In the spirit of For Dickheads Only in which each issue was focused on only one novel and there were reviews, discussions, and well thought out literary criticism all mixed together, I would like to start a similar thing on this site. I will post a book and add any links I found of reviews, etc and in the comments section, please enter your review, your criticism or a link to as post when you have much more to write than would fit in a comment. These posts will be collected in a section in the Literary Criticism section of the site so that if you aren’t able to add any thing immediately, you can add it later. I will add my personal views in the comments section and add links to other published view that I find that are outside of our group to the post
For Dickheads Only already covered Clans Of The Alphane Moon, The World Jones Made, The Cosmic Puppets, Solar Lottery, Beyond Lies The Wub, Eye In The Sky, Blade Runner 2 and issue 7 looks like a mish mash. I’m not sure when these works would be put out here for the scrutiny again, but I think they should be at some point. At least for the meantime I would like to focus on other works. I’m not sure about the frequency of new works being put out and if anyone has any suggests, please add a comment or email philipkdickfans[at]gmail[dot]com. The first work I selected is the Exegesis since many of you are already reading it. Also, Literary Criticism section started working on the novels in chronological order so the next one would have been The Man Who Japed, I believe.

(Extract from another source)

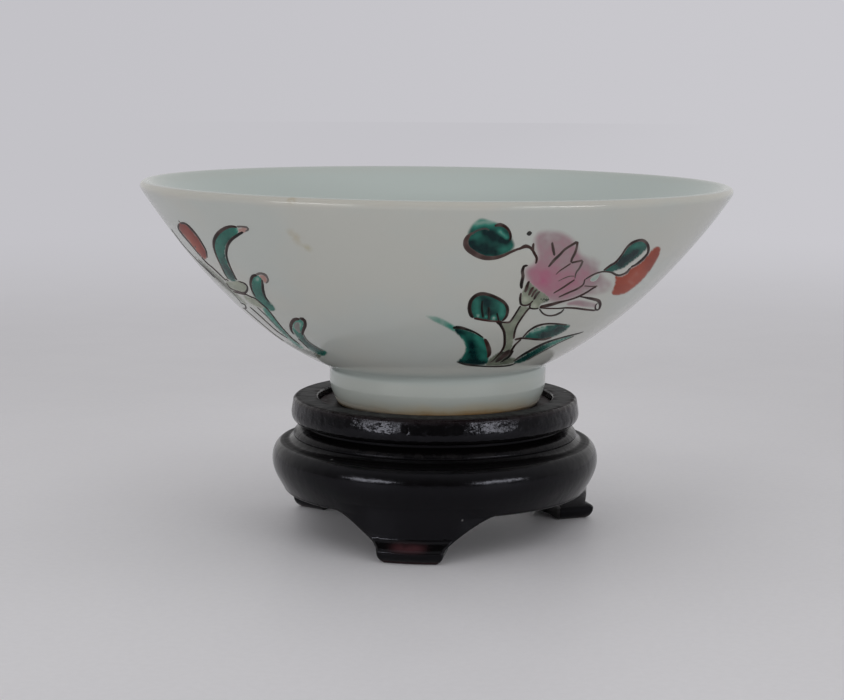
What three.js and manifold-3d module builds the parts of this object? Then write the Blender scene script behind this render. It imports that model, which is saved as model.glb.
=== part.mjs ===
// A small porcelain cup with a wide flaring bowl and a foot ring, on its turned and carved wooden stand.
// Millimetres, +Z up. The origin is on the table under the middle of the stand. The front foot points to -Y.
import * as THREE from "three";
import { mergeVertices } from "three/addons/utils/BufferGeometryUtils.js";
import Module from "manifold-3d";

const wasm = await Module();
wasm.setup();

// Cup: the foot ring
const cupHeight = 45.8; // foot edge to lip
const footRingRadius = 22.45; // where the bowl springs from the ring
const footRingHeight = 8.2; // foot edge to that corner
const footRingWall = 3.4;
const footEdgeWidth = 1.2; // the flat unglazed edge that the cup stands on
const footBevelWidth = 1.8; // outside, the ring draws in to its edge by this much
const footBevelHeight = 4.6;
const footBevelHollow = 0.25; // the bevel's curve is drawn this far inside the ring's radius
const footInnerBevel = 0.6;
const footRecessDepth = 6.9; // foot edge up to the underside of the base
const footRecessFillet = 1.1;
const footJointFillet = 1.3; // glaze gathers in the corner between the ring and the bowl

// Cup: the bowl
const lipRadius = 60.3;
const baseThickness = 3.4;
const wallAtFoot = 3;
const wallAtLip = 2.2;
const riseAtFoot = 24.6; // degrees above the level where the wall leaves the foot ring
const riseAtLip = 56.4;
const fullnessAtFoot = 18; // how far the wall holds on to its first direction
const fullnessAtLip = 15.1;
const wellBlend = 0.15; // share of the wall's curve that the rounded well takes
const lipSlump = 0.4; // the bowl sank a little on one side in the kiln
const slumpDirection = 8.4; // degrees from +X towards +Y

// Stand: radii, outwards from the cup's foot
const seatClearance = 1.9; // foot ring to the wall of the recess
const boardClearance = 0.15;
const boardBearing = 2.7; // how far the seat board lies on the waist
const neckWall = 2.85; // wall of the recess to the neck under the rim
const rimOverhang = 2.7; // neck to the widest line of the rim
const rimTopInset = 0.7; // widest line back to the edge of the flat top
const waistBeadOverhang = 2.2;
const waistSpread = 1.9; // bead out to the waist's foot
const apronStep = 0.2; // waist's foot to the top edge of the apron
const apronBulge = 2.4; // top edge out to the apron's widest line
const apronTuck = 2.6; // widest line back in to the apron's lower edge
const apronWall = 6.9; // widest line in to the bore

// Stand: heights, upwards from the table
const footHeight = 8.6; // table to the underside of the apron
const apronHeight = 10;
const apronWidestHeight = 6.5; // underside to widest line
const apronShoulderRise = 2.1; // the shoulder holds its full width up to about here above that line
const waistHeight = 3.8;
const waistSpreadHeight = 1.05;
const neckHeight = 0.6;
const rimHeight = 5.4;
const rimWidestHeight = 2.1; // underside of the rim to its widest line
const recessDepth = 1.35;
const arris = 0.3; // small rounding on turned edges

// Stand: the three feet
const footCount = 3;
const toeReach = 0.85; // toe tip beyond the apron's widest line
const toeHeight = 2.3;
const soleInset = 1.7; // toe tip back to the sole's outer edge
const ankleInset = 1.55; // apron's widest line in to the ankle
const ankleHeight = 4.6;
const legTopHeight = 2.1; // how far the leg's face runs up over the apron
const legTopInset = 1.4; // apron's widest line in to the face where the leg ends
const soleHalfWidth = 5.1;
const toeHalfWidth = 6.6;
const flareHalfWidth = 15.8; // half the leg's width where it spreads into the apron
const flareFullness = 3.8; // how far in the spreading curve is pulled from that width
const flareDrop = 1.2; // and how far below the apron's underside
const legTopHalfWidth = 8.5;

// Facets
const turnSteps = 60;
const wallSteps = 12;
const wellSteps = 6;
const lipSteps = 5;
const mouldingSteps = 5;
const filletSteps = 3;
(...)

Just so you have some idea about what the rest of the academic world thinks about PKD, check out:
http://call-for-papers.sas.upenn.edu/node/43934
From this ‘call for papers’ for the Dortmund Conference it seems that European academia has been asleep as far as PKD goes! The dedicated fan, of course, can quite easily answer most of the questions for this conference call. Oh, I would like to say that Philip K. Dick was not a Beat writer (if he was it would be in his early mainstream novels only – all rejected by the publishers of the 50s and 60s), no, he was a Hippie writer (if you want to classify him so simply). His science fiction caught the energy of the 60s. The Beats were already in the past.
To critics today who perhaps weren’t even born in the 60s and who have only cliches of ‘dirty hippies’ to guide them there is much misunderstanding of the times in which PKD wrote most of his stories: the 60s and 70s.
One could go on forever on all this but the scholars will figure it out in the end; gives them something to do.